Written task = Give every line below again, exactly.

· · · · · · ·

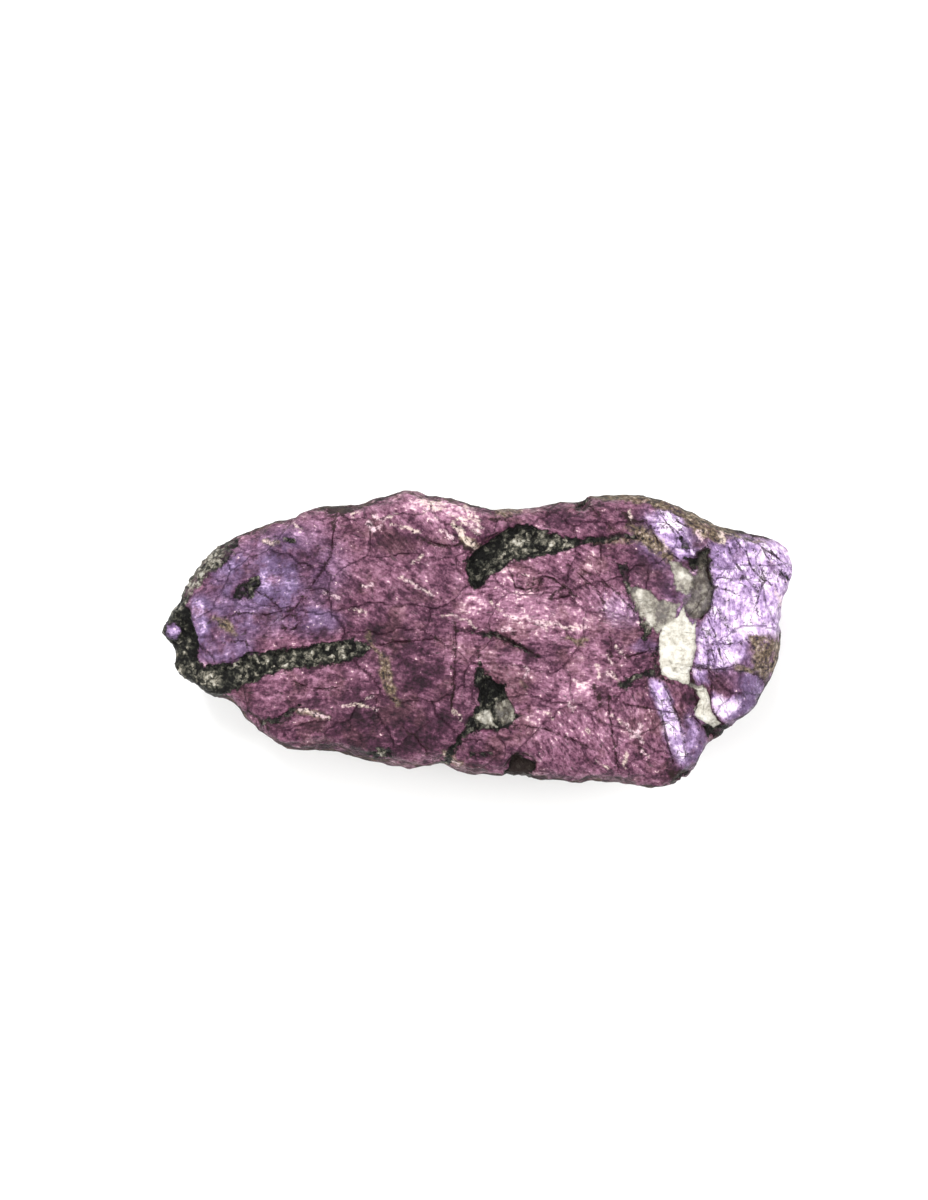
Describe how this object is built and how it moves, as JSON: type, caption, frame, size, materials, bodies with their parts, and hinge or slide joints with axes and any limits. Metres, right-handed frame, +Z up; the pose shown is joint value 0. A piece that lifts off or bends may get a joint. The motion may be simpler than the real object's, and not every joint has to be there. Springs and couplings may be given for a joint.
{
  "type": "mineral specimen",
  "caption": "Loose hand specimen of purpurite: a long flattish stone with a worn purple face, weathered dark veins, a strip of quartz and a small flat spot that it rests on.",
  "frame": {"origin": "on the resting surface, under the middle of the stone's bounding box", "axes": "+X along the stone from its narrow end to its broad end, +Y across it towards the side that is at the top of the picture, +Z up out of its best face"},
  "size_m": [0.0788, 0.0372, 0.0179],
  "materials": {
    "stone": "silky purple phosphate worn semi-matt, with violet and plum patches, dark green-black veins, pale grains and white quartz"
  },
  "bodies": {
    "root": {"purpurite": "stone"}
  },
  "joints": []
}
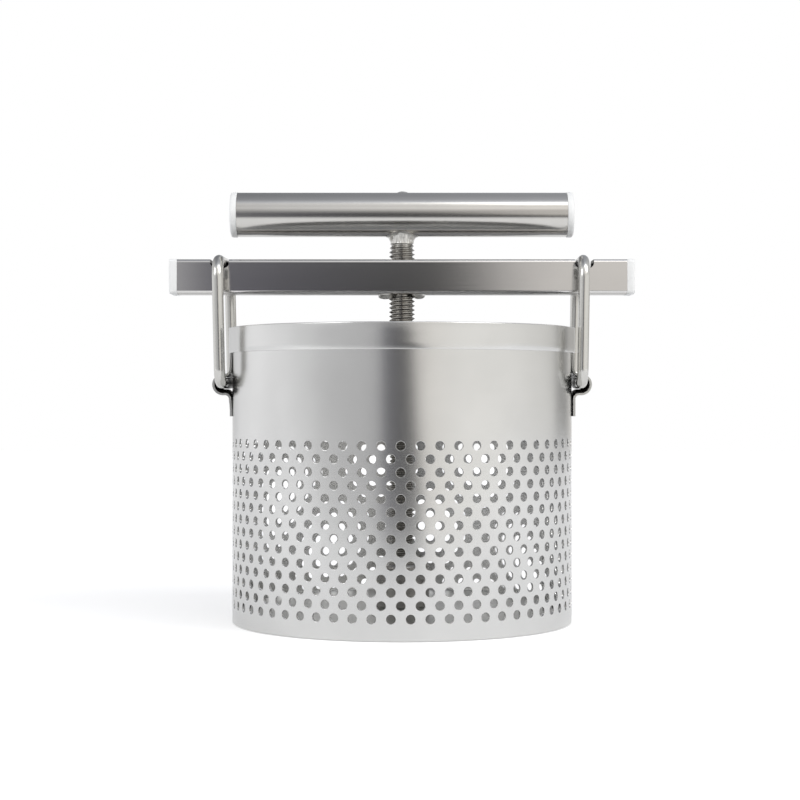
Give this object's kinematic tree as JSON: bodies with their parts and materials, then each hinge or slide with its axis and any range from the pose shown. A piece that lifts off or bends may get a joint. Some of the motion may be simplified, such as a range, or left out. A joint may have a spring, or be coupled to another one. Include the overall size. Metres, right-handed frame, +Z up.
{
  "type": "screw vegetable press",
  "caption": "Perforated steel basket with wire links that hook over a crossbar; a T-handled screw through the bar drives a round plate down to squeeze vegetables.",
  "frame": {"origin": "centre of the basket's flat underside, on the screw's axis", "axes": "+Z up along the screw, X along the crossbar, Y through the front and back of the basket"},
  "size_m": [0.23, 0.1692, 0.2131],
  "materials": {
    "satin_sheet": "satin stainless sheet, fine grain",
    "bright_steel": "smooth polished stainless",
    "bar_tube": "drawn square tube, satin",
    "handle_tube": "polished tube with fine lengthwise lines",
    "thread_steel": "rolled thread, slightly rough",
    "weld_metal": "cleaned weld, rough",
    "cap_plastic": "white moulded plastic",
    "plate_sheet": "satin stainless sheet"
  },
  "bodies": {
    "basket": {"basket_wall": "satin_sheet", "basket_floor": "satin_sheet", "rim_band": "satin_sheet", "left_bracket": "bright_steel", "right_bracket": "bright_steel"},
    "left_link": {"left_link": "bright_steel"},
    "right_link": {"right_link": "bright_steel"},
    "crossbar": {"crossbar": "bar_tube", "crossbar_left_cap": "cap_plastic", "crossbar_right_cap": "cap_plastic", "nut_block": "thread_steel", "nut_welds": "weld_metal"},
    "plate": {"press_plate": "plate_sheet", "press_hub": "plate_sheet", "thrust_washer": "bright_steel", "retaining_washer": "bright_steel"},
    "screw": {"screw": "thread_steel", "handle_tube": "handle_tube", "handle_left_cap": "cap_plastic", "handle_right_cap": "cap_plastic", "handle_weld": "weld_metal", "handle_plug_weld": "weld_metal", "snap_ring": "thread_steel"}
  },
  "joints": [
    {"name": "left_link_swing", "type": "hinge", "parent": "basket", "child": "left_link", "pos_m": [-0.0877, 0, 0.1178], "axis": [0, -1, 0], "range_deg": [-0.3, 2.7]},
    {"name": "right_link_swing", "type": "hinge", "parent": "basket", "child": "right_link", "pos_m": [0.0877, 0, 0.1178], "axis": [0, 1, 0], "range_deg": [-0.3, 2.7]},
    {"name": "bar_drop", "type": "slide", "parent": "basket", "child": "crossbar", "axis": [0, 0, 1], "range_m": [-0.0164, 0]},
    {"name": "press_travel", "type": "slide", "parent": "basket", "child": "plate", "axis": [0, 0, 1], "range_m": [0, 0.1138]},
    {"name": "handle_turn", "type": "hinge", "parent": "plate", "child": "screw", "pos_m": [0, 0, 0.1], "axis": [0, 0, 1], "range_deg": [0, 19350]}
  ],
  "couplings": [
    {"joint": "press_travel", "follows": "handle_turn", "m_per_rad": 0.00033693}
  ]
}
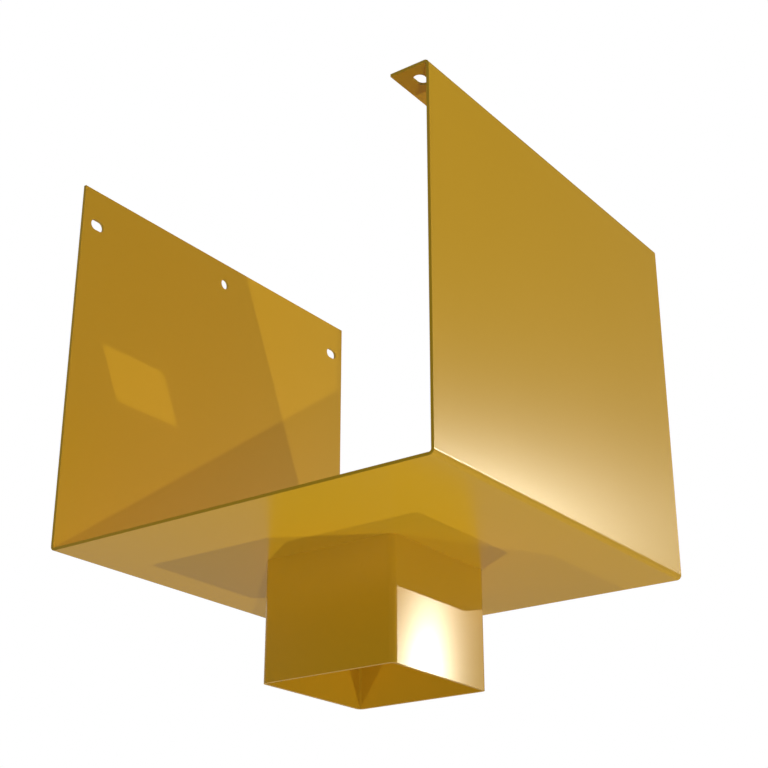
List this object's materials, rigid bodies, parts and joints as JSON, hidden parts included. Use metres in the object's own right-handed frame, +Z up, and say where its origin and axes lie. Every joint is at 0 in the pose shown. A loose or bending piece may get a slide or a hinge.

· · · · · · ·

Written answer =
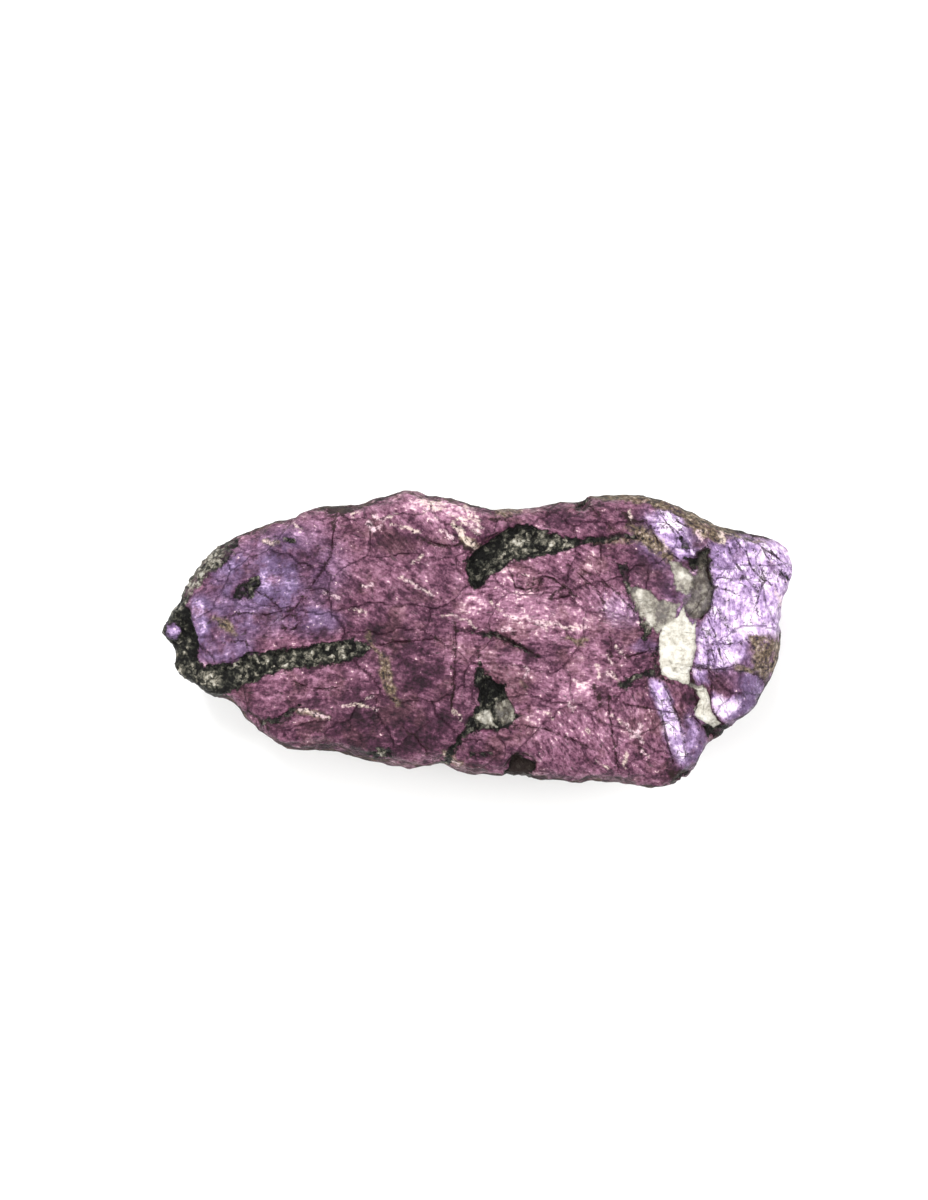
Describe how this object is built and how it moves, as JSON: type, caption, frame, size, materials, bodies with their parts, and hinge or slide joints with axes and any limits. Metres, right-handed frame, +Z up; the pose shown is joint value 0. A piece that lifts off or bends may get a joint. The motion may be simpler than the real object's, and not every joint has to be there. Springs and couplings may be given for a joint.
{
  "type": "mineral specimen",
  "caption": "Loose hand specimen of purpurite: a long flattish stone with a worn purple face, weathered dark veins, a strip of quartz and a small flat spot that it rests on.",
  "frame": {"origin": "on the resting surface, under the middle of the stone's bounding box", "axes": "+X along the stone from its narrow end to its broad end, +Y across it towards the side that is at the top of the picture, +Z up out of its best face"},
  "size_m": [0.0788, 0.0372, 0.0179],
  "materials": {
    "stone": "silky purple phosphate worn semi-matt, with violet and plum patches, dark green-black veins, pale grains and white quartz"
  },
  "bodies": {
    "root": {"purpurite": "stone"}
  },
  "joints": []
}
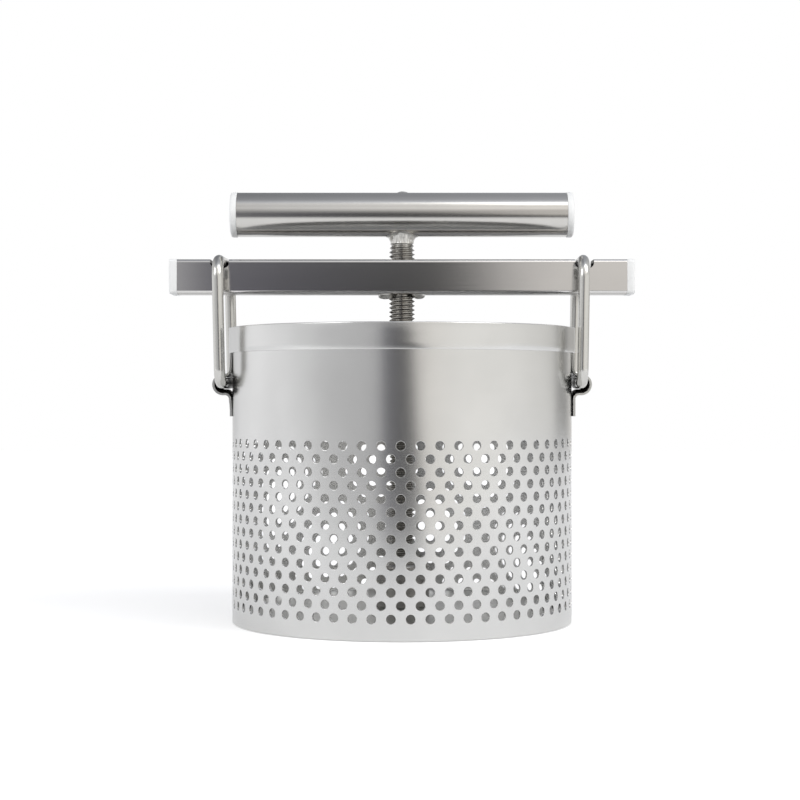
Give this object's kinematic tree as JSON: bodies with their parts and materials, then each hinge or slide with its axis and any range from the pose shown. A piece that lifts off or bends may get a joint. Some of the motion may be simplified, such as a range, or left out. A joint may have a spring, or be coupled to another one. Include the overall size. Metres, right-handed frame, +Z up.
{
  "type": "screw vegetable press",
  "caption": "Perforated steel basket with wire links that hook over a crossbar; a T-handled screw through the bar drives a round plate down to squeeze vegetables.",
  "frame": {"origin": "centre of the basket's flat underside, on the screw's axis", "axes": "+Z up along the screw, X along the crossbar, Y through the front and back of the basket"},
  "size_m": [0.23, 0.1692, 0.2131],
  "materials": {
    "satin_sheet": "satin stainless sheet, fine grain",
    "bright_steel": "smooth polished stainless",
    "bar_tube": "drawn square tube, satin",
    "handle_tube": "polished tube with fine lengthwise lines",
    "thread_steel": "rolled thread, slightly rough",
    "weld_metal": "cleaned weld, rough",
    "cap_plastic": "white moulded plastic",
    "plate_sheet": "satin stainless sheet"
  },
  "bodies": {
    "basket": {"basket_wall": "satin_sheet", "basket_floor": "satin_sheet", "rim_band": "satin_sheet", "left_bracket": "bright_steel", "right_bracket": "bright_steel"},
    "left_link": {"left_link": "bright_steel"},
    "right_link": {"right_link": "bright_steel"},
    "crossbar": {"crossbar": "bar_tube", "crossbar_left_cap": "cap_plastic", "crossbar_right_cap": "cap_plastic", "nut_block": "thread_steel", "nut_welds": "weld_metal"},
    "plate": {"press_plate": "plate_sheet", "press_hub": "plate_sheet", "thrust_washer": "bright_steel", "retaining_washer": "bright_steel"},
    "screw": {"screw": "thread_steel", "handle_tube": "handle_tube", "handle_left_cap": "cap_plastic", "handle_right_cap": "cap_plastic", "handle_weld": "weld_metal", "handle_plug_weld": "weld_metal", "snap_ring": "thread_steel"}
  },
  "joints": [
    {"name": "left_link_swing", "type": "hinge", "parent": "basket", "child": "left_link", "pos_m": [-0.0877, 0, 0.1178], "axis": [0, -1, 0], "range_deg": [-0.3, 2.7]},
    {"name": "right_link_swing", "type": "hinge", "parent": "basket", "child": "right_link", "pos_m": [0.0877, 0, 0.1178], "axis": [0, 1, 0], "range_deg": [-0.3, 2.7]},
    {"name": "bar_drop", "type": "slide", "parent": "basket", "child": "crossbar", "axis": [0, 0, 1], "range_m": [-0.0164, 0]},
    {"name": "press_travel", "type": "slide", "parent": "basket", "child": "plate", "axis": [0, 0, 1], "range_m": [0, 0.1138]},
    {"name": "handle_turn", "type": "hinge", "parent": "plate", "child": "screw", "pos_m": [0, 0, 0.1], "axis": [0, 0, 1], "range_deg": [0, 19350]}
  ],
  "couplings": [
    {"joint": "press_travel", "follows": "handle_turn", "m_per_rad": 0.00033693}
  ]
}
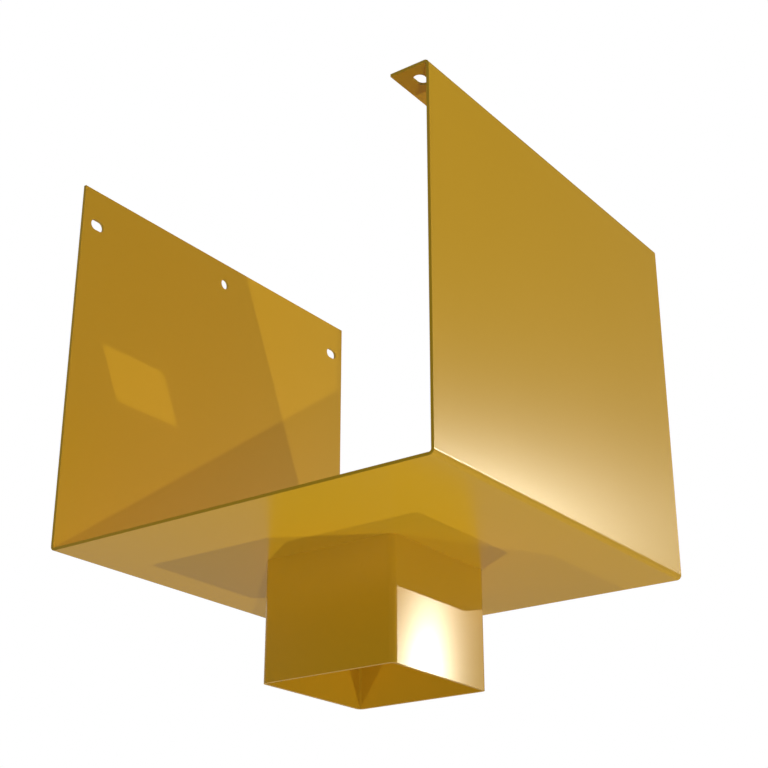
List this object's materials, rigid bodies, parts and joints as JSON, hidden parts included. Use metres in the object's own right-handed frame, +Z up, and say where its origin and axes lie. Every joint is at 0 in the pose shown. A loose or bending piece may get a slide or a hinge.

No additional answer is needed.